The Parlor: The atmosphere feels like a prohibition era bar, a sense of nostalgia with great craft cocktails. You can sit on couches in the main lounge, where it feels warm and cozy, and listen to live music just about any night of the week.
The Little Feet Food Truck Park: Talk about a hip and fun gathering. In the middle of the downtown area sits the “hub” of the vibrant food truck scene with a fleet of farm to table food trucks. Totally family-friendly, yet outdoor bars with beer, wine, and craft cocktails. Out of the nine rotating trucks, I happily grabbed tacos in fresh tortillas from Happy Taco, and a quinoa avocado salad from the Daily Blend.

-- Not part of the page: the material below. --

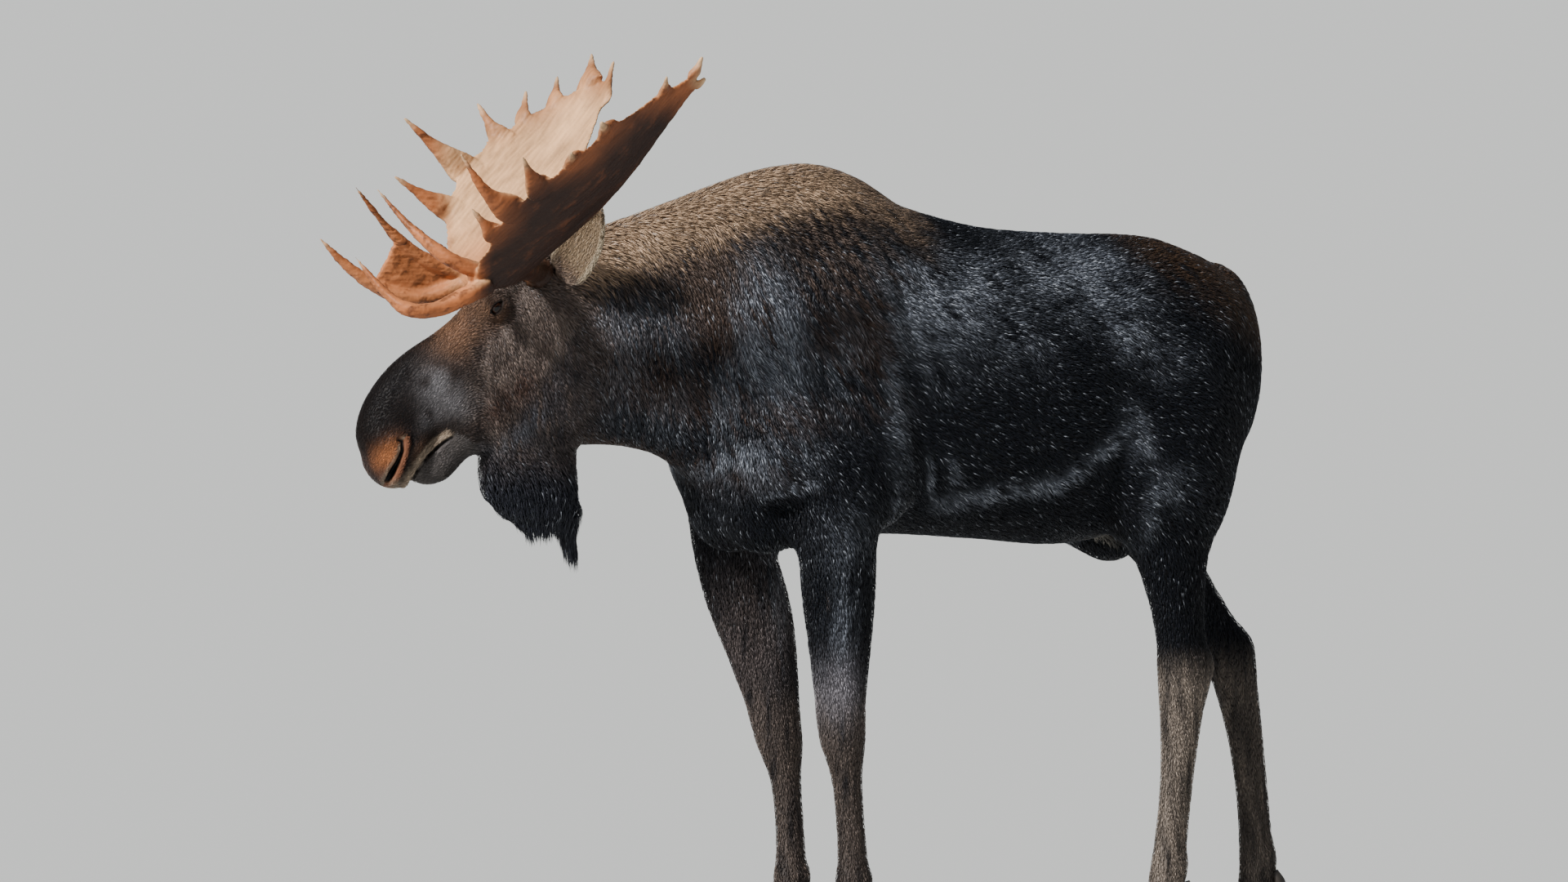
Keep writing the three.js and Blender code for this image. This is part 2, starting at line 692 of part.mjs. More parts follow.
function tailSolid() {
  const mid = mix(TAIL.root, TAIL.tip, 0.5);
  mid[0] += 14;
  const start = [TAIL.root[0] - 40, 0, TAIL.root[2] + 24];
  const near = mix(mid, TAIL.tip, 0.7);
  return tube([start, TAIL.root, mid, near, TAIL.tip], [28, 30, 27, 19, 6], 8);
}

// ---------------------------------------------------------------- antlers
function place(antler, q) {
  return fromPoll(q[0], antler.side * q[1], q[2]);
}

function pathAt(points, t) {
  return path(points)(t * (points.length - 1));
}

// The sheet between the two edges: t runs base to end, w inner edge to outer edge.
function palmPoint(antler, t, w) {
  const a = pathAt(antler.inner, t);
  const b = pathAt(antler.outer, t);
  const swell = PALM.cup * 4 * w * (1 - w) * Math.sin(Math.PI * Math.min(1, t * 0.8 + 0.2));
  return mix(a, b, w).map((v, i) => v + CUP_WAY[i] * swell);
}

// Outer edge drawn in between neighbouring points.
function palmReach(antler, t) {
  const places = antler.points.filter((p) => !p.inner).map((p) => p.at);
  let lo = 0.08;
  for (const at of places) {
    if (t <= at) {
      const u = (t - lo) / (at - lo);
      return t < lo ? 1 : 1 - PALM.scallop * Math.sin(Math.PI * u);
    }
    lo = at;
  }
  return 1;
}

function palmSolid(antler) {
  const list = [];
  const steps = 13;
  for (let i = 0; i <= steps; i += 1) {
    const t = i / steps;
    const reach = palmReach(antler, t);
    const fade = 1 - 0.35 * t;
    const ring = [];
    const add = (w, half) => {
      const p = palmPoint(antler, t, w * reach);
      ring.push(place(antler, p.map((v, k) => v - CUP_WAY[k] * half)));
    };
    const half = (w) => {
      const body = PALM.inner + (PALM.outer - PALM.inner) * w;
      return ((body + (PALM.root - body) * Math.max(0, 1 - t * 5)) / 2) * fade;
    };
    add(0, 0);
    for (const w of [0.08, 0.5, 0.92]) add(w, half(w));
    add(1, 0);
    for (const w of [0.92, 0.5, 0.08]) add(w, -half(w));
    list.push(ring);
  }
  let made = rings(list, mean(list[0]), mean(list.at(-1)));
  for (const p of antler.points) {
    const w = p.inner ? 0.12 : 0.93;
    const root = palmPoint(antler, Math.min(p.at, 0.985), p.inner ? 0.3 : 0.8);
    const neck = palmPoint(antler, Math.min(p.at, 0.995), w);
    const mid = mix(neck, p.tip, 0.5);
    mid[2] -= p.sag ?? 4;
    const line = [root, neck, mid, p.tip].map((q) => place(antler, q));
    const g = p.girth;
    const thin = place(antler, CUP_WAY).map((v, k) => v - place(antler, [0, 0, 0])[k]);
    made = made.add(tube(line, [g * 1.5, g * 1.45, g * 0.62, 1.6], 5, 0.6, thin));
  }
  return made;
}

function beamSolid(antler, grow = 0) {
  const line = antler.beam.map((q) => place(antler, q));
  const girth = [26, 36, 28, 26, 28, 24].map((r) => r + grow);
  return tube(line, girth, 8);
}

function browSolid(antler) {
  const { low, high, girth, web } = antler.brow;
  const lower = tube(low.map((q) => place(antler, q)), girth, 6, 0.75);
  const upperGirth = [girth[0] * 0.8, girth[1] * 0.9, girth[2] * 0.85, girth[3] * 0.6, 2.5];
  const upper = tube(high.map((q) => place(antler, q)), upperGirth, 6, 0.75);
  const list = [];
  for (let i = 0; i <= 4; i += 1) {
    const t = (i / 4) * web;
    const a = pathAt(low, t);
    const b = pathAt(high, t * 1.05);
    const half = 8 * (1 - (0.4 * i) / 4);
    const ring = [];
    const out = new THREE.Vector3(0.25, 1, 0.1).normalize();
    for (const w of [0.05, 0.5, 0.95]) {
      ring.push(place(antler, mix(a, b, w).map((v, k) => v + out.getComponent(k) * half)));
    }
    for (const w of [0.95, 0.5, 0.05]) {
      ring.push(place(antler, mix(a, b, w).map((v, k) => v - out.getComponent(k) * half)));
    }
    list.push(ring);
  }
  return lower.add(upper).add(rings(list, mean(list[0]), mean(list.at(-1))));
}

// ---------------------------------------------------------------- the nodes
const nodes = {};
const body = bodySolid();
const bodyGrown = bodySolid(GAP);
const headWhole = headSolid();
const headGrown = headSolid(GAP);

// The head leaves the neck on a plane behind the ears and jaw.
const nape = fromPoll(-50, 0, 30);
const backOfHead = [FORWARD[0] * 0.97, FORWARD[1] * 0.97, 0.24];
const step = (p, n, d) => {
  const v = new THREE.Vector3(...n).normalize();
  return [0, 1, 2].map((k) => p[k] + v.getComponent(k) * d);
};
const flip = (n) => n.map((v) => -v);
const neckBase = [-330, 12, 1480];
const neckWay = [-0.9, 0.1, 0.32];

const flesh = body.add(headWhole);
let head = keep(flesh, backOfHead, step(nape, backOfHead, GAP));
const behind = keep(flesh, flip(backOfHead), nape);
nodes.neck = keep(behind, neckWay, step(neckBase, neckWay, GAP));
let trunk = keep(behind, flip(neckWay), neckBase);

const legWhole = {};
for (const [name, leg] of Object.entries(LEGS)) {
  const cut = LEG_CUT[leg.kind];
  const whole = legSolid(leg);
  legWhole[name] = whole;
  trunk = trunk.add(keep(whole, [0, 0, 1], [0, 0, cut]));
}
nodes.trunk = trunk;
for (const [name, leg] of Object.entries(LEGS)) {
  const cut = LEG_CUT[leg.kind];
  const joint = leg.joints[1];
  const horn = coronet(leg);
  const below = keep(legWhole[name], [0, 0, -1], [0, 0, cut - GAP]).subtract(bodyGrown);
  const above = leg.kind === "fore" ? joint[2] - 40 : joint[2] - 50;
  nodes[`${name}_upper`] = keep(below, [0, 0, 1], [0, 0, above]);
  const lower = keep(below, [0, 0, -1], [0, 0, above - GAP]);
  nodes[`${name}_lower`] = keep(lower, horn.normal, step(horn.point, horn.normal, GAP));
  for (const side of [-1, 1]) {
    const where = side * Math.sign(leg.joints[3][1]) > 0 ? "outer" : "inner";
    const toe = keep(claw(leg, side), flip(horn.normal), horn.point);
    nodes[`${name}_hoof_${where}`] = toe;
    nodes[`${name}_dewclaw_${where}`] = dewclaw(leg, side).subtract(legSolid(leg, GAP));
  }
}

// The mouth: everything below its plane and ahead of its corner is the lower jaw.
const corner = fromFace(MOUTH.corner[0], MOUTH.corner[1], 0);
const lipRun = [MOUTH.lip[0] - MOUTH.corner[0], MOUTH.lip[1] - MOUTH.corner[1]];
const zero = fromFace(0, 0, 0);
const chinWay = fromFace(lipRun[1], -lipRun[0], 0).map((v, k) => v - zero[k]);
const jawWay = fromFace(1, -0.25, 0).map((v, k) => v - zero[k]);
const underMouth = keep(head, chinWay, step(corner, chinWay, GAP));
nodes.jaw = keep(underMouth, jawWay, step(corner, jawWay, GAP));
const ends = [-500, 500];
const corners = ends.flatMap((x) => ends.flatMap((y) => ends.map((z) => [x, y, z])));
const block = hull(corners.map((q) => q.map((v, k) => v + corner[k])));
head = head.subtract(keep(keep(block, chinWay, corner), jawWay, corner));

for (const side of [1, -1]) {
  const word = side > 0 ? "left" : "right";
  const c = fromFace(EYE[0], EYE[1], side * EYE[2]);
  nodes[`eye_${word}`] = eyeball(c, EYE_RADIUS);
  head = head.subtract(eyeball(c, EYE_RADIUS + GAP));
  const antler = side > 0 ? ANTLER_LEFT : ANTLER_RIGHT;
  const hub = place(antler, antler.beam.at(-1));
  const zeroPoint = place(antler, [0, 0, 0]);
  const away = place(antler, SPLIT_WAY).map((v, k) => v - zeroPoint[k]);
  const beamGrown = beamSolid(antler, GAP * 1.5);
  const palm = palmSolid(antler).subtract(beamGrown);
  const brow = browSolid(antler).subtract(beamGrown);
  nodes[`antler_${word}_beam`] = beamSolid(antler).subtract(headGrown).subtract(bodyGrown);
  nodes[`antler_${word}_palm`] = keep(palm, away, step(hub, away, GAP));
  nodes[`antler_${word}_brow`] = keep(brow, flip(away), hub);
  const ear = earSolid(side).subtract(headGrown).subtract(bodyGrown);
  nodes[`ear_${word}`] = ear.subtract(beamSolid(antler, GAP));
}
nodes.head = head;
nodes.bell = bellSolid().subtract(bodyGrown).subtract(headGrown);
nodes.tail = tailSolid().subtract(bodyGrown);

// ---------------------------------------------------------------- colours
const COATS = [
  ["head", "#241d1a", 0.85],
  ["jaw", "#241d1a", 0.85],
  ["neck", "#2c2420", 0.85],
  ["trunk", "#1a191b", 0.8],
  ["bell", "#141316", 0.85],
  ["tail", "#1d1917", 0.85],
  ["ear", "#a08d74", 0.9],
  ["eye", "#120c09", 0.1],
  ["antler", "#b9804f", 0.55],
  ["hoof", "#1e1a17", 0.45],
  ["dewclaw", "#1e1a17", 0.45],
  ["upper", "#1c1a1a", 0.8],
  ["lower", "#6b5f55", 0.85],
];

function finish(name) {
  const row = COATS.find(([word]) => name.includes(word));
  return new THREE.MeshStandardMaterial({ color: row[1], roughness: row[2], metalness: 0 });
}

const group = new THREE.Group();
group.name = "moose";
for (const [name, shape] of Object.entries(nodes)) {
  const data = shape.getMesh();
  const geometry = new THREE.BufferGeometry();
  geometry.setAttribute("position", new THREE.BufferAttribute(data.vertProperties, 3));
  geometry.setIndex(new THREE.BufferAttribute(data.triVerts, 1));
  const mesh = new THREE.Mesh(geometry, finish(name));
  mesh.name = name;
  group.add(mesh);
}

// The frame's origin is the middle of the footprint at the soles.
const box = new THREE.Box3().setFromObject(group);
const centre = box.getCenter(new THREE.Vector3());
group.position.set(-centre.x, -centre.y, -box.min.z);

export default group;
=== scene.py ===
# %% [markdown]
# # A bull moose, life size, standing with its head low
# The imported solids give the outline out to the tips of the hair. Here the same forms are
# written again as smooth distance fields, one skin is drawn a coat's depth inside them, and
# the hair, antlers, eyes and hooves are laid over it.

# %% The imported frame
import math
import time

import bmesh
import bpy
import numpy as np
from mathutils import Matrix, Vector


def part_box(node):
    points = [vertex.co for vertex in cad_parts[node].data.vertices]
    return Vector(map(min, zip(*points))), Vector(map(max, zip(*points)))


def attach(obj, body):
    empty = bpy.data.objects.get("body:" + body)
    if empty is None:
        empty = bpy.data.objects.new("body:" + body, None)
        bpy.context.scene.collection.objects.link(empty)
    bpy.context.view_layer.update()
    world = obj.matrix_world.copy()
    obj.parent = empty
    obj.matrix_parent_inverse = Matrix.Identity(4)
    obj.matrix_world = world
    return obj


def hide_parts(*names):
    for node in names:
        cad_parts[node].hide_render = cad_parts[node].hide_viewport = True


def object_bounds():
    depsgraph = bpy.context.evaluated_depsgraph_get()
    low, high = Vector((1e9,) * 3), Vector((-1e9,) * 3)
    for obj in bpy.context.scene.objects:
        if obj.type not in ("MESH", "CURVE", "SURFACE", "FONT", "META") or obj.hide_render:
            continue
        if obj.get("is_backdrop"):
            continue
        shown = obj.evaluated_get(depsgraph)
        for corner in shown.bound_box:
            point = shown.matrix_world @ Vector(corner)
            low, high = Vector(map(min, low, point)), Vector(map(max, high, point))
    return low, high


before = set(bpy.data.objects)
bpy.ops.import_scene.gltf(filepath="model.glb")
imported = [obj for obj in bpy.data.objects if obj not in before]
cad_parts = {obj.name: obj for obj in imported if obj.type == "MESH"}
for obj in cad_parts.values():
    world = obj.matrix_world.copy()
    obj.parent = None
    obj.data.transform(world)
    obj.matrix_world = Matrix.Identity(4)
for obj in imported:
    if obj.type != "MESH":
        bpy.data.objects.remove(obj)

import openvdb
from mathutils import Vector, noise

CAD_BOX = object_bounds()
STARTED = time.time()
rng = np.random.default_rng(20)
print("frame:", len(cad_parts), "nodes")

# %% [markdown]
# ## Sizes of the body
# Millimetres in the animal's own frame: it faces -X, its left side is -Y, the soles are at
# height 0. These rows are the driving sizes of the solids. The brow ridge, the ear, the low
# end of the bell, the tops of the forelegs and the inner edge of the palm are set a little
# apart from them, to leave room for the hair and for lids that can be carved.

# %% Body sizes
POLL = np.array([-705.0, 90.0, 1637.0])
YAW = math.radians(17)
PITCH = math.radians(58)
EYE = np.array([139.0, 66.0, 93.0])  # along the face, up from it, out to the side
EYE_RADIUS = 19

# x, top line, under line, half width, height of the widest place, sideways drift
BARREL = [
    (-880, 1395, 1216, 62, 1300, 128), (-800, 1545, 1206, 84, 1350, 114),
    (-700, 1680, 1214, 108, 1430, 94), (-600, 1736, 1220, 124, 1465, 72),
    (-500, 1770, 1214, 136, 1475, 50), (-400, 1804, 1182, 152, 1460, 30),
    (-290, 1843, 1095, 176, 1430, 12), (-160, 1880, 1020, 198, 1390, 0),
    (-30, 1890, 1000, 214, 1360, 0), (90, 1855, 998, 228, 1340, 0),
    (210, 1780, 994, 246, 1330, 0), (420, 1724, 978, 268, 1320, 0),
    (650, 1704, 962, 268, 1330, 0), (880, 1692, 1010, 226, 1370, 0),
    (1000, 1655, 1085, 186, 1400, 0), (1060, 1628, 1150, 160, 1410, 0),
]
ROUNDNESS_ABOVE = 2.0
ROUNDNESS_BELOW = 2.2
RUMP_ROUND = 95

# centre, half sizes, lean in degrees, and whether it moves with the shoulder
MUSCLES = [
    ((-40, 150, 1440), (165, 98, 290), 20, True),  # shoulder blade
    ((-188, 138, 1215), (120, 105, 150), 0, True),  # point of shoulder
    ((-182, 62, 1092), (118, 98, 134), 0, True),  # breast
    ((20, 168, 1200), (130, 95, 190), -15, True),  # triceps
    ((-66, 168, 1082), (112, 100, 160), 0, True),  # elbow
    ((900, 108, 1400), (205, 142, 250), -12, False),  # haunch
    ((876, 145, 1170), (170, 112, 262), 0, False),  # thigh
    ((775, 172, 1085), (85, 80, 120), 0, False),  # stifle
    ((992, 84, 1300), (118, 102, 280), 8, False),  # buttock
]
MUSCLE_BLEND = 60
STRIDE = 26

# place along the leg (0 top, 1 knee or hock, 2 fetlock, 3 coronet), half depth, half
# breadth, set back
FORE_GIRTH = [
    (0, 104, 80, 0), (0.25, 100, 72, 0), (0.45, 94, 64, 0), (0.62, 84, 56, 0), (0.8, 73, 51, -2),
    (0.92, 65, 52, -3), (1, 62, 54, -4), (1.15, 57, 48, -3), (1.32, 41, 35, 0), (1.5, 36, 31, 0),
    (1.85, 38, 34, 0), (2, 46, 42, 4), (2.5, 42, 40, 0), (3, 54, 50, 0),
]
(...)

Transportation and Lodging:
I was happily surprised to find out I could fly direct from Minneapolis to Traverse City. In fact, Newark, LaGuardia, Atlanta, Denver, Detroit, and Chicago all have direct flights to TVC airport, making the commute a breeze. From the minute I got off the plane, I got a sense of how hospitable the entire community was. The airport is small so things move fast, security lines are short, and is kept very clean. Definitely not the norm, but very much welcomed. It’s also just minutes from downtown, so getting to and from is a breeze compared to doing so in a big city, as well as less expensive.
We stayed at the brand new Indigo Hotel, and I couldn’t have asked for better accomodations. The location is perfect, right across from the water on the front side, and behind is the hip warehouse building with many of the places I listed above. They have the only rootop bar (which overlooks the water) in the whole city, making for the perfect nightcap. The rooms are super modern and cozy, a huge shower, and really made me feel at home.
Without a doubt, I’ll be back to Michigan. I have a clear picture in my mind of why it’s described as pure, from the beauty of the water to the quaint communities, to the eclectic balance of city and farmland. The warmth of the sun trumps the cold coming off the water. A little sunburn, fresh tomatoes and corn, a game of lawn bowling, smiles all along the cherry festival parade route…. there’s something unique here, something you don’t want to miss.